Peridido Glacier Retreat

The Peridido Glacier, Pyrenees Mountains, Spain has lost 92% of its area since 1894. The glacier lost 50% of its area declining from 90 hectares to 44 hectares from 1991 to 2001. Pyrenees Glacier report, written by a group of scientists including Enrique Serrano from the Universidad de Valladolid and Eduardo Martínez de Pisón from the Autónoma de Madrid has noted the loss of 50-60% of the entire area of Pyrenees Glaciers since 1990. The images of Peridido Glacier from 1898 and 1910 were provided by Eduardo Blanchard. In 1910 as seen in the picture below right, the glacier has three sections each connected. The upper section connected with the mid section by a narrow crevassed icefall, the crevasses indicate active movement. The middle section is connected to the lower avalanche fed section by a wide crevassed icefall. The lower section is not heavily crevassed and has thinned and pulled back from the terminus moraine of the Little Ice Age. This moraine is the sediment ridge in the foreground.
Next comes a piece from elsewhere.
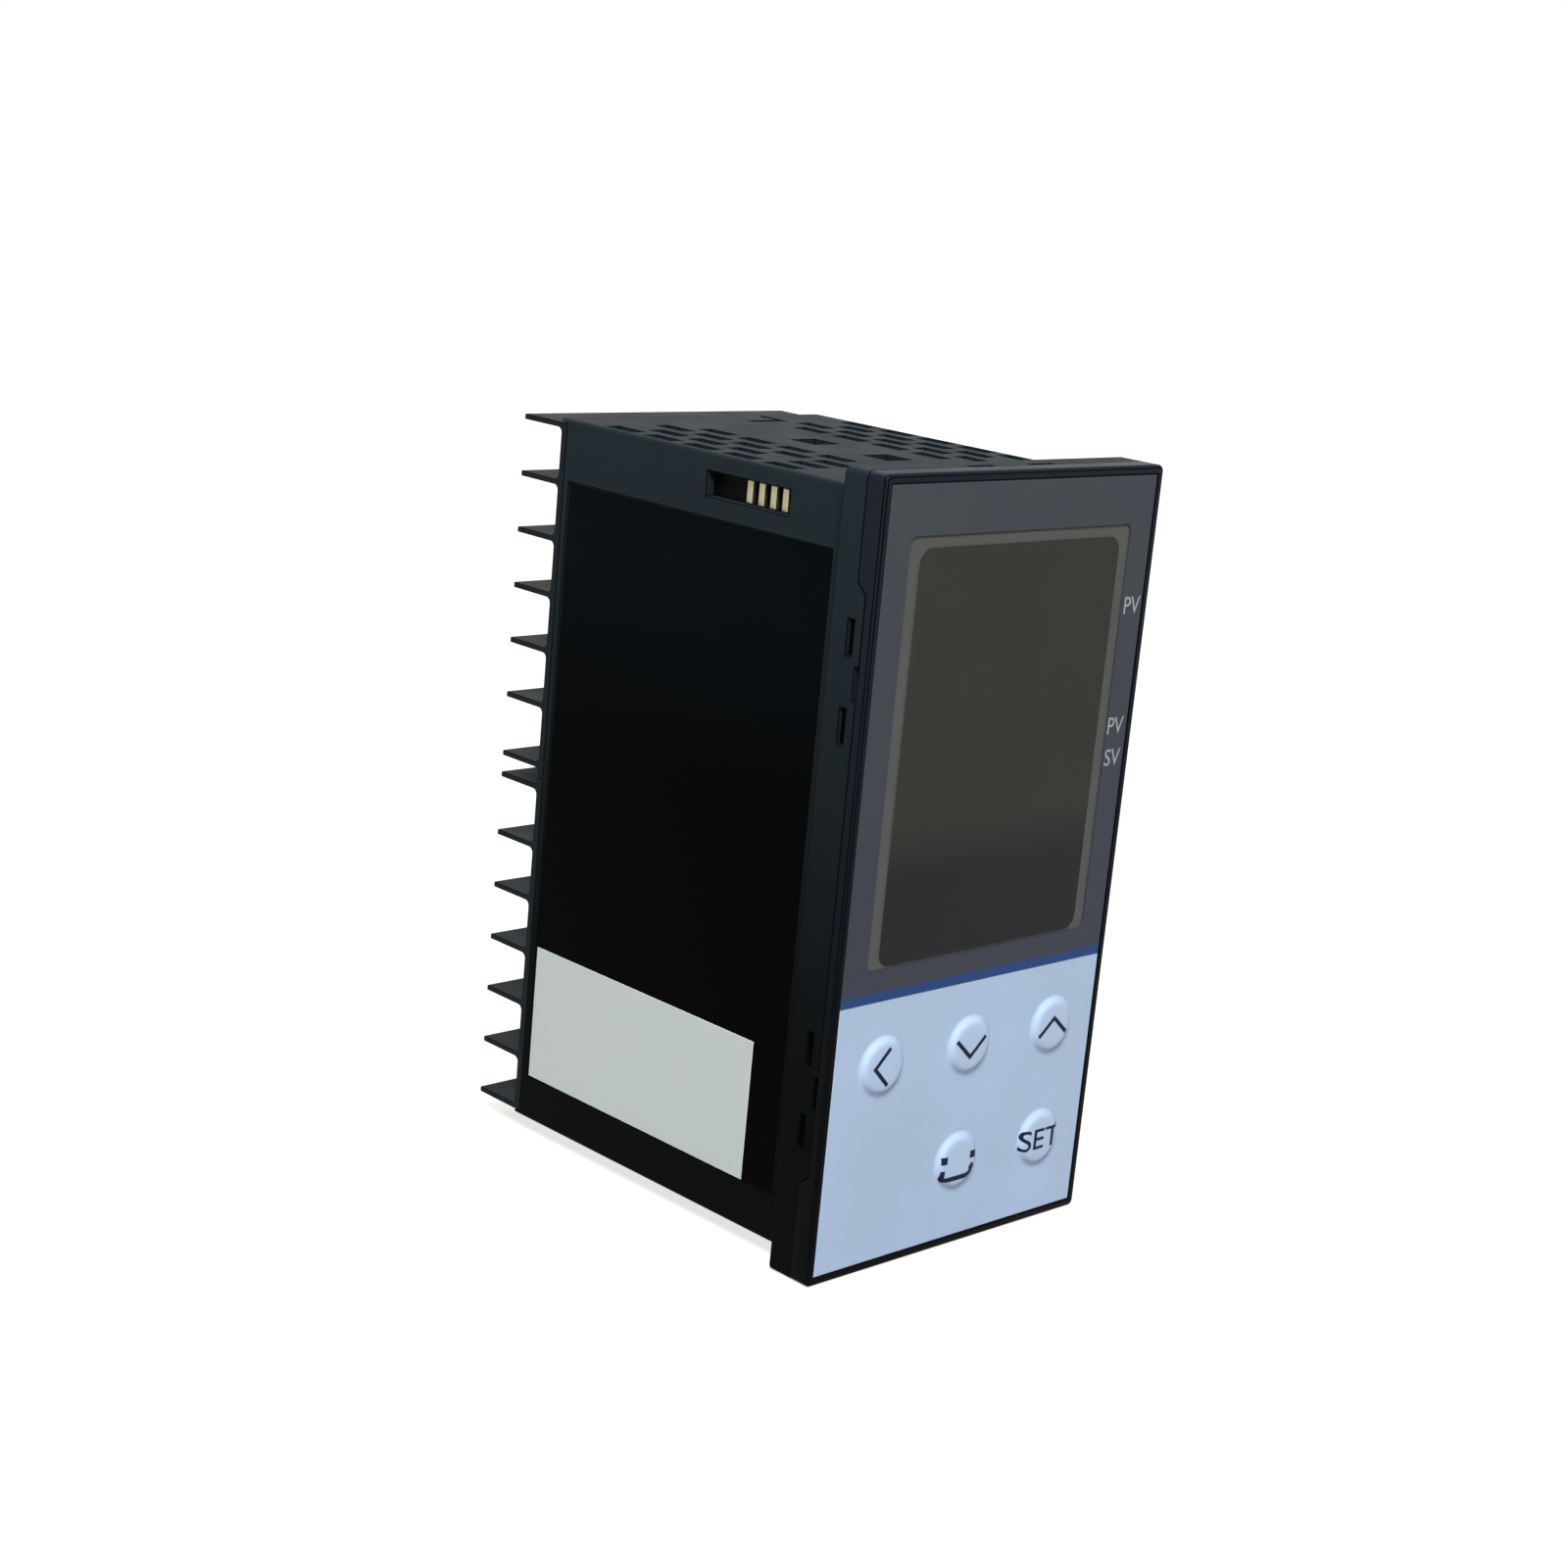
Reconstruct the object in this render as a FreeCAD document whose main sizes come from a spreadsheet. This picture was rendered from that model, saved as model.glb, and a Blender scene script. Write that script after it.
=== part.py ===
"""PID temperature controller for a 45 x 92 mm panel cut-out (48 x 96 mm front).

Frame: X to the right as the user faces the front, Y into the panel, Z up.
The origin is the centre of the cut-out, on the plane where the flange meets the panel.
All lengths are in millimetres. Every driving dimension is a cell of the sheet "sizes".
"""
import FreeCAD, Part
import math
import os
import re
import Sketcher
from FreeCAD import Placement, Rotation, Vector

doc = FreeCAD.newDocument("temperature_controller")

# ---------------------------------------------------------------- driving dimensions
# Name, value and meaning. A value that starts with "=" is worked out from the others.
SIZES = [
    # front
    ("bezel_width", 48.0, "front face, across"),
    ("bezel_height", 96.0, "front face, up"),
    ("bezel_depth", 2.9, "front frame, ahead of the seam"),
    ("bezel_corner", 0.8, "corner radius of the front outline"),
    ("bezel_bevel", 0.3, "bevel of the front rim"),
    ("flange_depth", 3.6, "case flange, from the seam to the panel"),
    ("rim", 1.05, "bare rim of the frame round the printed sheet"),
    ("sheet_thickness", 0.4, "printed sheet"),
    ("sheet_set_back", 0.1, "sheet face behind the rim"),
    ("spigot_wall", 0.9, "wall of the ring that enters the case"),
    ("spigot_length", 9.0, "reach of that ring behind the seam"),
    ("post_width", 3.0, "corner post that carries the display board, across"),
    ("post_height", 1.8, "corner post that carries the display board, up"),
    # display
    ("screen_side", 6.7, "raised dark field of the lens in from the front's side"),
    ("screen_drop", 8.4, "dark field below the front's top"),
    ("screen_rise", 38.6, "dark field above the front's foot"),
    ("screen_width", "=bezel_width - 2 * screen_side", "dark field, across"),
    ("screen_height", "=bezel_height - screen_drop - screen_rise", "dark field, up"),
    ("screen_level", "=(screen_rise - screen_drop) / 2", "centre of the dark field above the origin"),
    ("border_side", 1.8, "pale border beside the dark field"),
    ("border_top", 1.4, "pale border above the dark field"),
    ("border_foot", 0.4, "pale border below the dark field"),
    ("window_width", "=screen_width + 2 * border_side", "opening in sheet and frame, across"),
    ("window_height", "=screen_height + border_top + border_foot", "opening in sheet and frame, up"),
    ("window_level", "=screen_level + (border_top - border_foot) / 2", "centre of the opening"),
    ("window_corner", 1.0, "corner radius of the opening"),
    ("screen_corner", 1.8, "corner radius of the dark field"),
    ("screen_step", 0.15, "dark field ahead of its border"),
    ("screen_set_back", 0.15, "dark field behind the rim"),
    ("lens_flange", 0.7, "lens edge behind the frame, each side"),
    ("lens_rebate", 1.3, "depth of the seat for that edge"),
    ("cell_thickness", 2.8, "display cell"),
    ("cell_edge", 0.9, "display cell smaller than the opening, each side"),
    ("holder_edge", 0.3, "light guide frame larger than the opening, each side"),
    ("holder_wall", 1.6, "light guide frame"),
    # keys
    ("key_radius", 3.8, "round key pad, at the sheet"),
    ("key_top_radius", 3.0, "flat top of the pad"),
    ("key_proud", 0.75, "key pad ahead of the sheet"),
    ("key_gap", 0.1, "pad to hole, all round"),
    ("key_flange", 0.6, "retaining flange beyond the pad's radius"),
    ("key_flange_depth", 0.8, "thickness of the retaining flange"),
    ("key_travel", 0.3, "stroke of a key"),
    ("key_side", 8.95, "outer keys in from the front's side"),
    ("key_pitch", "=bezel_width / 2 - key_side", "key to key, across"),
    ("key_row_pitch", 15.0, "key to key, down"),
    ("key_row_rise", 26.2, "upper key row above the front's foot"),
    ("key_row_level", "=key_row_rise - bezel_height / 2", "upper key row above the origin"),
    ("switch_width", 6.0, "square switch housing"),
    ("switch_depth", 3.5, "switch housing off its board"),
    ("plunger_width", 3.0, "square moving stud of the switch"),
    ("plunger_gap", 0.15, "stud to housing, all round"),
    ("plunger_proud", 2.15, "stud ahead of its housing"),
    ("plunger_engaged", 1.5, "stud inside its housing"),
    ("plunger_spare", 0.2, "hole beyond the end of the pressed stud"),
    # case
    ("land_side", 1.9, "flange beyond the case, each side"),
    ("land_end", 2.25, "flange beyond the case, top and foot"),
    ("case_width", "=bezel_width - 2 * land_side", "behind the panel"),
    ("case_height", "=bezel_height - 2 * land_end", "behind the panel"),
    ("case_length", 51.6, "behind the panel, without the fins"),
    ("case_corner", 0.5, "outer corner radius"),
    ("case_wall", 1.4, "wall"),
    ("case_lip", 0.45, "thinned wall over the terminal blocks"),
    ("fit_gap", 0.1, "clearance between pieces that plug together"),
    ("seat_gap", 0.05, "clearance between a moving face and its stop"),
    ("tongue_length", 71.4, "raised tongue of the flange beside the frame"),
    ("tongue_reach", 1.4, "tongue ahead of the seam"),
    ("tongue_wall", 1.0, "tongue thickness"),
    ("release_length", 3.9, "release notch in the tongue"),
    ("release_depth", 0.6, "release notch in the tongue"),
    ("latch_level", 24.25, "middle of a latch pair above and below the origin"),
    ("latch_spacing", 10.1, "the two windows of a pair"),
    ("latch_spacing_top", 10.4, "the two windows above and below the front"),
    ("latch_length", 4.2, "latch window along the flange"),
    ("latch_width", 1.05, "latch window along the depth"),
    ("latch_ahead", 3.2, "latch window centre ahead of the panel face"),
    ("hook_height", 3.0, "snap hook off the ring"),
    # air slots and bracket holes, in the top and bottom walls
    ("slot_width", 2.2, "air slot, across"),
    ("slot_length", 5.0, "air slot, along the depth"),
    ("slot_pitch", 7.0, "slot to slot along the depth"),
    ("slot_column_pitch", 4.0, "column to column"),
    ("slot_side", 1.95, "outermost column in from the case's side"),
    ("slot_column", "=case_width / 2 - slot_side - 3 * slot_column_pitch", "first column from the middle"),
    ("slot_start", 13.75, "first slot centre behind the panel"),
    ("hook_hole", 4.3, "square bracket hole"),
    ("hook_hole_first", 16.85, "first bracket hole behind the panel"),
    ("hook_hole_pitch", 12.55, "hole to hole"),
    ("tab_slot_across", 10.5, "block release slot right of the middle"),
    ("tab_slot_start", 46.0, "release slot behind the panel"),
    ("tab_slot_width", 1.0, "release slot"),
    ("tab_slot_foot", 5.0, "foot of the release slot, across"),
    # sides
    ("recess_front", 2.6, "label recess behind the panel"),
    ("recess_rear", 2.1, "label recess ahead of the case's rear edge"),
    ("recess_top", 7.65, "label recess below the case's top"),
    ("recess_foot", 5.7, "label recess above the case's foot"),
    ("recess_depth", 0.4, "label recess"),
    ("label_thickness", 0.15, "glossy side label"),
    ("rating_length", 41.2, "pale label, along the depth"),
    ("rating_height", 17.6, "pale label, up"),
    ("rating_thickness", 0.1, "pale label"),
    ("socket_length", 14.2, "service socket window, along the depth"),
    ("socket_height", 3.0, "service socket window, up"),
    ("socket_start", 10.2, "window behind the panel"),
    ("socket_drop", 2.2, "window below the case's top"),
    ("contact_width", 1.3, "service contact"),
    ("contact_pitch", 2.0, "contact to contact"),
    ("contact_first", 1.6, "first contact centre from the window's front edge"),
    ("contact_depth", 0.7, "contact in the window"),
    ("contact_count", 4, "contacts"),
    # terminal blocks
    ("block_plate", 1.1, "base plate of a terminal block"),
    ("block_body", 7.0, "body of a block inside the case"),
    ("block_split", 0.3, "gap between the two blocks"),
    ("fin_reach", 7.3, "barrier fin behind the base plate"),
    ("fin_thickness", 0.7, "barrier fin"),
    ("fin_fillet", 0.7, "root of a fin"),
    ("inner_fin", 1.43, "innermost fin from the middle of the rear"),
    ("lowest_fin", 9.2, "next fin from the middle of the rear"),
    ("row_count", 6, "terminal rows in a block"),
    ("top_fin", "=case_height / 2 - case_lip - fit_gap - fin_thickness / 2", "outermost fin"),
    ("row_pitch", "=(top_fin - lowest_fin) / (row_count - 1)", "terminal row to row"),
    ("column_count", 3, "terminal columns in a block"),
    ("column_pitch", 14.2, "terminal column to column"),
    ("pocket_depth", 1.0, "terminal pocket in the base plate"),
    ("clamp_width", 6.6, "terminal plate and clamp washer, across"),
    ("clamp_height", 4.4, "terminal plate and clamp washer, up"),
    ("clamp_thickness", 0.8, "terminal plate and clamp washer"),
    ("screw_radius", 1.5, "terminal screw"),
    ("screw_length", 6.0, "terminal screw under its head"),
    ("head_radius", 2.7, "terminal screw head"),
    ("head_height", 2.0, "terminal screw head"),
    ("slot_in_head", 0.8, "driving slot of a screw head, across"),
    ("slot_in_head_depth", 1.0, "driving slot of a screw head"),
    ("thread_gap", 0.05, "hole in the terminal plate beyond the screw's radius"),
    ("bore_gap", 0.2, "bore of the block beyond the screw's radius"),
    ("bore_spare", 0.3, "bore of the block beyond the screw's tip"),
    # inside
    ("board", 1.6, "printed circuit board"),
    ("board_gap", 0.2, "board edge to the ring or wall"),
    ("board_inset", 3.9, "main and power board in from the case's side"),
    ("board_offset", "=case_width / 2 - board_inset", "main and power board from the middle"),
    ("guide_wall", 0.8, "rib beside a board"),
    ("guide_height", 2.4, "rib off the wall"),
    ("guide_start", 6.0, "rib behind the panel"),
    ("guide_length", 3.5, "rib along the depth"),
    ("header_width", 2.5, "plug strip, across"),
    ("header_length", 8.5, "plug strip, along the depth"),
    ("header_height", 25.0, "plug strip, up"),
    ("main_header_level", 0.0, "plug strips of the main board above the origin"),
    ("power_header_level", -24.5, "plug strips of the power board above the origin"),
    ("transformer_width", 16.0, "transformer core off its board"),
    ("transformer_length", 18.0, "transformer core, along the depth"),
    ("transformer_height", 22.0, "transformer core, up"),
    ("transformer_start", 14.0, "transformer behind the panel"),
    ("transformer_foot", -34.0, "underside of the transformer"),
    ("capacitor_radius", 6.0, "smoothing capacitor"),
    ("capacitor_length", 20.0, "smoothing capacitor off its board"),
    ("capacitor_behind", 22.0, "capacitor axis behind the panel"),
    ("capacitor_level", -2.0, "capacitor axis above the origin"),
    ("relay_width", 15.0, "output relay off its board"),
    ("relay_length", 10.0, "output relay, along the depth"),
    ("relay_height", 7.5, "output relay, up"),
    ("relay_start", 28.0, "relays behind the panel"),
    ("relay_foot", 8.0, "underside of the lowest relay"),
    ("relay_pitch", 9.5, "relay to relay"),
    ("relay_count", 3, "output relays"),
]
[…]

By 1998 there is no connection between the three sections, the lower section is nearly gone, with just a bit or relict ice. There are very few crevasses indicating a lack of active movement. The glacier is melting more or less in place. The Pyrenees have experienced a 0.9 C degree warming since 1910.Perdido 1910 Balcon Pineta
Perdido 1998 Balcon Pineta
Peridido Glacier is rapidly disappearing, at the current rate of area loss it cannot survive to 2050, and more likely not until 2030. It is not alone in the Pyrenees, at least three glaciers have disappeared in the last 15 years, Balaitus, La Munia and Perdigurero.